European Coordinator:
  • Tain-Yen HSIA, Great Ormond Street Hospital for Children, London (UK)
North American Coordinator:
  • Richard FIGLIOLA, Clemson University (USA)
Members:
  • Edward BOVE, University of Michigan, Ann Arbor (USA)
  • Marc de LEVAL, Great Ormond Street Hospital for Children, London (UK)
  • Anthony HLAVACEK, Medical University of South Carolina, Charleston (USA)
  • Alison MARSDEN, University of California, San Diego (USA)
  • Francesco MIGLIAVACCA, Politecnico di Milano (Italy)
  • Andrew TAYLOR, University College London Institute of Child Health (UK)
  • Irene VIGNON-CLEMENTEL, Institut National de Recherche en Informatique et en Automatique, Paris (France)
  • G. Hamilton BAKER, Medical University of South Carolina, Charleston (USA)
  • Adam DORFMAN, University of Michigan, Ann Arbor (USA)
  • Gabriele DUBINI, Politecnico di Milano (Italy)
  • Alessandro GIARDINI, Great Ormond Street Hospital for Children, London (UK)

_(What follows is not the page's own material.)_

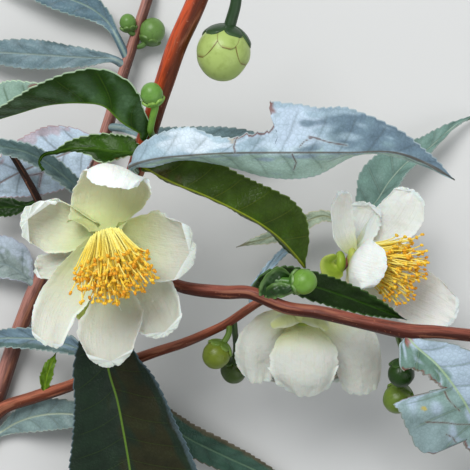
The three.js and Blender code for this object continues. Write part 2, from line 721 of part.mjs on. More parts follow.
for (const [name, bloom] of Object.entries(blooms)) {
  const petal = (shape) =>
    blade({ thickness: PETAL_THICKNESS, steps: 6, ...shape }, PETAL_COLUMNS);
  const sepal = (shape) =>
    blade({ thickness: PETAL_THICKNESS, steps: 4, ...shape }, LEAF_COLUMNS);
  const round = ({ place, radius, axis }, grow = 0) =>
    ball(seen(place), radius + grow, new THREE.Vector3(...axis), 0.5, 8);
  const stem = tube(bloom.pedicel.stem, GAP);
  const whole = join([round(bloom.core), ...bloom.petals.map(petal)]);
  const seat = ball(seen(bloom.tuft.foot), TUFT_RADIUS + GAP, Y_AXIS, 1, 8);
  const petals = cutClear(whole, [seat]).simplify(SHORT_EDGE);
  const tuft = stamens(bloom.tuft, petals);
  const pedicel = tube({ path: bloom.pedicel.path, widths: [1.4, 1.6, 2], sides: 6, steps: 3 });
  const green = join([pedicel, round(bloom.cup), ...bloom.sepals.map(sepal)]);
  addPiece(`${name}_petals`, "petal", petals);
  addPiece(`${name}_stamens`, "stamen", tuft);
  addPiece(`${name}_calyx`, "sepal", cutClear(green, [stem, round(bloom.core, GAP)]));
}

// BUDS

function turned(radius, angle) {
  return new THREE.Vector2(radius * Math.sin(angle), radius * Math.cos(angle));
}

// A round bud under a cap of sepals, on a stalk that grows from a stem.
function bud({ path, radius, width = 1.5, stretch = 1.05, bracts = [] }) {
  const places = path.map(seen);
  const centre = places[places.length - 1];
  const axis = places[places.length - 2].clone().sub(centre).normalize();
  const capEdge = radians(CAP_ANGLE);
  const profile = [];
  for (let k = 0; k <= 3; k += 1) {
    profile.push(turned(radius + SEPAL_THICKNESS, (capEdge * k) / 3));
  }
  profile.push(turned(radius * 0.8, capEdge));
  profile.push(new THREE.Vector2(0, radius * 0.5));
  const cap = new THREE.LatheGeometry(profile, 7)
    .scale(1, stretch, 1)
    .applyQuaternion(turnTo(axis))
    .translate(centre.x, centre.y, centre.z);
  const stalk = tube({ path, widths: [width, width, width * 1.2], sides: 5, steps: 4 });
  const leaflets = bracts.map((shape) =>
    blade({ thickness: PETAL_THICKNESS, steps: 4, ...shape }, LEAF_COLUMNS));
  return join([ball(centre, radius, axis, stretch, 8), solidFrom(cap), stalk, ...leaflets]);
}

const buds = {
  bud_large: { stem: upperStem, width: 2, radius: 4.7, stretch: 1.08,
    path: [
      [-5, 47.7, 4.4], [-2.3, 49.1, 4.5], [-0.2, 46.3, 4], [0.2, 42.3, 3.5], [-0.9, 37.8, 2.5],
      [-2.1, 32.8, 2],
    ] },
  bud_small: { stem: upperStem, width: 1.2, radius: 1.95,
    path: [
      [-14.9, 17.8, -2.4], [-15.2, 19.1, 1], [-14.8, 21.2, 3.2], [-14.4, 23.2, 4.2],
      [-15, 25.4, 4.8],
    ] },
  bud_node: { stem: rightStem, width: 1.5, radius: 2.3,
    path: [
      [4.9, -11.2, -5.5], [5.2, -9.2, -4.5], [7.7, -8.3, -4], [10.3, -8.5, -3.5],
      [12.4, -8.4, -3],
    ],
    bracts: [
      {
        path: [[5, -11, -4.5], [5.9, -9, -3.5], [7.9, -7.2, -3.5], [9.9, -7.7, -4.5]],
        left: [0.8, 1.5, 1.6, 0.6], curl: 50 },
      {
        path: [[5.2, -11, -4.5], [7.2, -10.1, -2.6], [9.5, -9.9, -2.2], [11, -9.2, -2.4]],
        left: [0.8, 1.5, 1.4, 0.6], curl: -40 },
    ] },
  bud_pair_upper: { stem: lowerStem, width: 1.2, radius: 2.6,
    path: [[-1.1, -15.8, -14.7], [-1.1, -17.6, -14.5], [-2.3, -19.8, -14.5], [-3.4, -21.6, -14.5]] },
  bud_pair_lower: { stem: lowerStem, width: 1.2, radius: 2.6,
    path: [[-0.2, -15.3, -14.3], [0, -17.6, -17], [0.2, -20.9, -20.5], [-0.2, -24.3, -22]] },
  bud_right_upper: { stem: rightStem, width: 1.3, radius: 2.45,
    path: [[30.6, -17.3, -2.4], [31, -19.4, -6], [30.4, -22.1, -8.5], [29.9, -25, -9]] },
  bud_right_lower: { stem: rightStem, width: 1.2, radius: 2.7,
    path: [
      [29, -16.9, -2.6], [29.7, -19.3, -8], [31, -22.9, -13], [30.6, -26.8, -14.5],
      [29.2, -29.5, -14],
    ] },
  bud_back_left: { stem: mainStem, width: 1.1, radius: 1.7,
    path: [[-17.6, 36.9, -40.2], [-18.4, 36.2, -39], [-19.1, 36.9, -38.5], [-19.3, 38.3, -38.5]] },
  bud_back_right: { stem: mainStem, width: 1.2, radius: 2.7,
    path: [[-18.7, 34, -39.8], [-16.9, 34, -40], [-15.7, 35.1, -40.5], [-14.9, 36.7, -40.5]] },
};
for (const [name, { stem, ...shape }] of Object.entries(buds)) {
  addPiece(name, "bud", cutClear(bud(shape), [tube(stem, GAP)]));
}

// The branch lies with its lowest leaf tip at z = 0 and its middle over the origin.
const branch = new THREE.Group();
for (const { name, look, solid } of pieces) {
  const { numProp, vertProperties, triVerts } = solid.getMesh();
  const geometry = new THREE.BufferGeometry();
  geometry.setAttribute("position", new THREE.BufferAttribute(vertProperties, numProp));
  geometry.setIndex(new THREE.BufferAttribute(triVerts, 1));
  const mesh = new THREE.Mesh(geometry, new THREE.MeshStandardMaterial(COLOURS[look]));
  mesh.name = name;
  branch.add(mesh);
}
const box = new THREE.Box3().setFromObject(branch);
const middle = box.getCenter(new THREE.Vector3());
branch.position.set(-middle.x, -middle.y, -box.min.z);
branch.updateMatrixWorld(true);
export default branch;
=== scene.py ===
"""A cut branch of a tea plant in flower, lying on a pale floor under soft light.

Places and sizes are in millimetres. X runs right, Y runs up the view and Z runs towards the
viewer, whose eye is straight above. The front bloom lies on the plane z = 0.
"""

import math

import bpy
import numpy as np
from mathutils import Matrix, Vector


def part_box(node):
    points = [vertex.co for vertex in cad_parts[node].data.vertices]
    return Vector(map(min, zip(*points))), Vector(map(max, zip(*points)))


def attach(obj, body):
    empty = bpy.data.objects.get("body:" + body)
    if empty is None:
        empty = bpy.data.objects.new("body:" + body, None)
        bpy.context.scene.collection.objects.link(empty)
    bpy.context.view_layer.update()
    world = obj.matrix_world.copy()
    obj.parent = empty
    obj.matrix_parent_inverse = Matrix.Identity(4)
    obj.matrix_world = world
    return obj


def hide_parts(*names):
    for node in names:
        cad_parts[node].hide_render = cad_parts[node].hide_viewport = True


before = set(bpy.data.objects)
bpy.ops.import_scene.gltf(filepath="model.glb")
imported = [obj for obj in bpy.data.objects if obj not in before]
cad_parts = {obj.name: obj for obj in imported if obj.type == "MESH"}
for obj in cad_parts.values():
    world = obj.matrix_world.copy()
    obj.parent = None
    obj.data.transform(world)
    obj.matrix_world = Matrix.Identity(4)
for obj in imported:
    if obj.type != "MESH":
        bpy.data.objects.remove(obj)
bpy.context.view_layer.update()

MM = 0.001
# The viewer's eye above the plane of the front bloom, and how wide that plane is in the view.
EYE_DISTANCE = 235
VIEW_WIDTH = 84.6
SENSOR_WIDTH = 36
LEAF_THICKNESS = 0.36
PETAL_THICKNESS = 0.3
LEAF_STALK_WIDTH = 1.7
TUFT_RADIUS = 1.6
# How far out the stamens stand on the flower, as a share of how far their tips spread.
FOOT_SPREAD = 0.36
FILAMENT_WIDTH = 0.28
ANTHER_LENGTH = 0.92
ANTHER_WIDTH = 0.72
SEPAL_THICKNESS = 0.3
# The angle that the cap of sepals on a bud spans from its stalk, in degrees.
CAP_ANGLE = 62
# A blade is nowhere narrower than this.
LEAST_WIDTH = 0.06
# Fine steps for measuring a path's length and for carrying frames along it.
PATH_STEPS = 600
FRAME_STEPS = 180
# How far to each side of a place its path's direction is taken, as a share of the length.
DIRECTION_STEP = 0.002
# Plane waves that add up to smooth noise.
WAVES = 14
# Added to every bend of a blade, because widths are divided by the bend.
LEAST_BEND = 1e-4
# Edges of a mesh that are sharper than this, in degrees, are shaded as edges.
SHARP_ANGLE = 50

UP = np.array([0.0, 0.0, 1.0])
RIGHT = np.array([1.0, 0.0, 0.0])
Y_AXIS = np.array([0.0, 1.0, 0.0])


# CURVES


def seen(place):
    """A place whose x and y are read on the plane of the front bloom, along the line of sight."""
    x, y, z = place
    spread = (EYE_DISTANCE - z) / EYE_DISTANCE
    return np.array([x * spread, y * spread, z], float)


def unit(vectors):
    """The vectors at a length of 1."""
    return vectors / np.linalg.norm(vectors, axis=-1, keepdims=True)


def square_to(vector, way):
    """The vector without its part along way, at unit length."""
    return unit(vector - way * vector.dot(way))


def beside(axis):
    """A direction square to an axis: up as far as it can be, or right where the axis is upright."""
    return square_to(UP if abs(axis[2]) < 0.9 else RIGHT, axis)


def smooth(value, low, high):
    """0 below low, 1 above high and an even rise between them."""
    t = np.clip((value - low) / (high - low), 0, 1)
    return t * t * (3 - 2 * t)


def along(values, s):
    """The values at shares s, from 0 to 1, on a smooth curve through evenly spaced values."""
    s = np.asarray(s, float)
    if np.ndim(values) == 0:
        return np.full_like(s, values)
    values = np.asarray(values, float)
    last = len(values) - 1
    i = np.minimum((s * last).astype(int), last - 1)
    t = s * last - i
    a, b, c, d = (values[np.clip(i + k, 0, last)] for k in (-1, 0, 1, 2))
    return b + 0.5 * t * (c - a + t * (2 * a - 5 * b + 4 * c - d + t * (3 * (b - c) + d - a)))


def flat(a, b):
    """Points on a flat grid, for noise over two values."""
    return np.stack([a, b, 0 * a], -1)


def ripple(points, wavelength, seed):
    """Smooth noise of about -1 to 1 at points, from plane waves in fixed directions."""
    rng = np.random.default_rng(seed)
    ways = unit(rng.normal(size=(WAVES, 3))) * rng.uniform(0.7, 1.5, (WAVES, 1))
    phases = rng.uniform(0, 2 * math.pi, WAVES)
    turns = np.asarray(points) @ ways.T * (2 * math.pi / wavelength)
    return np.sin(turns + phases).sum(-1) / WAVES**0.5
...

  • Sachin KHAMBADKONE, Great Ormond Street Hospital for Children, London (UK)
  • John McGREGOR, Clemson University (USA)
  • Giancarlo PENNATI, Politecnico di Milano (Italy)
  • Silvia SCHIEVANO, University College London Institute of Child Health (UK)

Hypoplastic left heart syndrome (HLHS) is a congenital heart condition in which the left side of the heart is severely underdeveloped.  Children born with HLHS typically undergo three stages of corrective surgery during the first few years of life to enable the heart to function with only two chambers, instead of the usual four.  Additional interventions later in life are often required.  As is the case for most complex congenital heart conditions, choosing the appropriate treatment for HLHS is challenging because the severity of the anatomic abnormalities, as well as the circulatory changes that develop over time, are unique to each patient.   A computer model that could allow physicians to simulate operations and observe their effects, using parameters specific to the patient in question, would thus be invaluable in guiding clinical decisions.

This network will create such a virtual model.  The network will acquire clinical data from HLHS patients using echocardiography, CT, MRI, and cardiac catheterization.  Computer models will be constructed on the local (cardiopulmonary circulation) as well as the global (incorporating the entire body) scale.  The network will then clinically validate the models and develop software for widespread use.  While it would be difficult for a single institution to assemble expertise in pediatric cardiology, surgery, imaging, engineering and computer science, formation of a transatlantic network leverages the combined strengths of the different investigators and institutions for such an ambitious multidisciplinary project.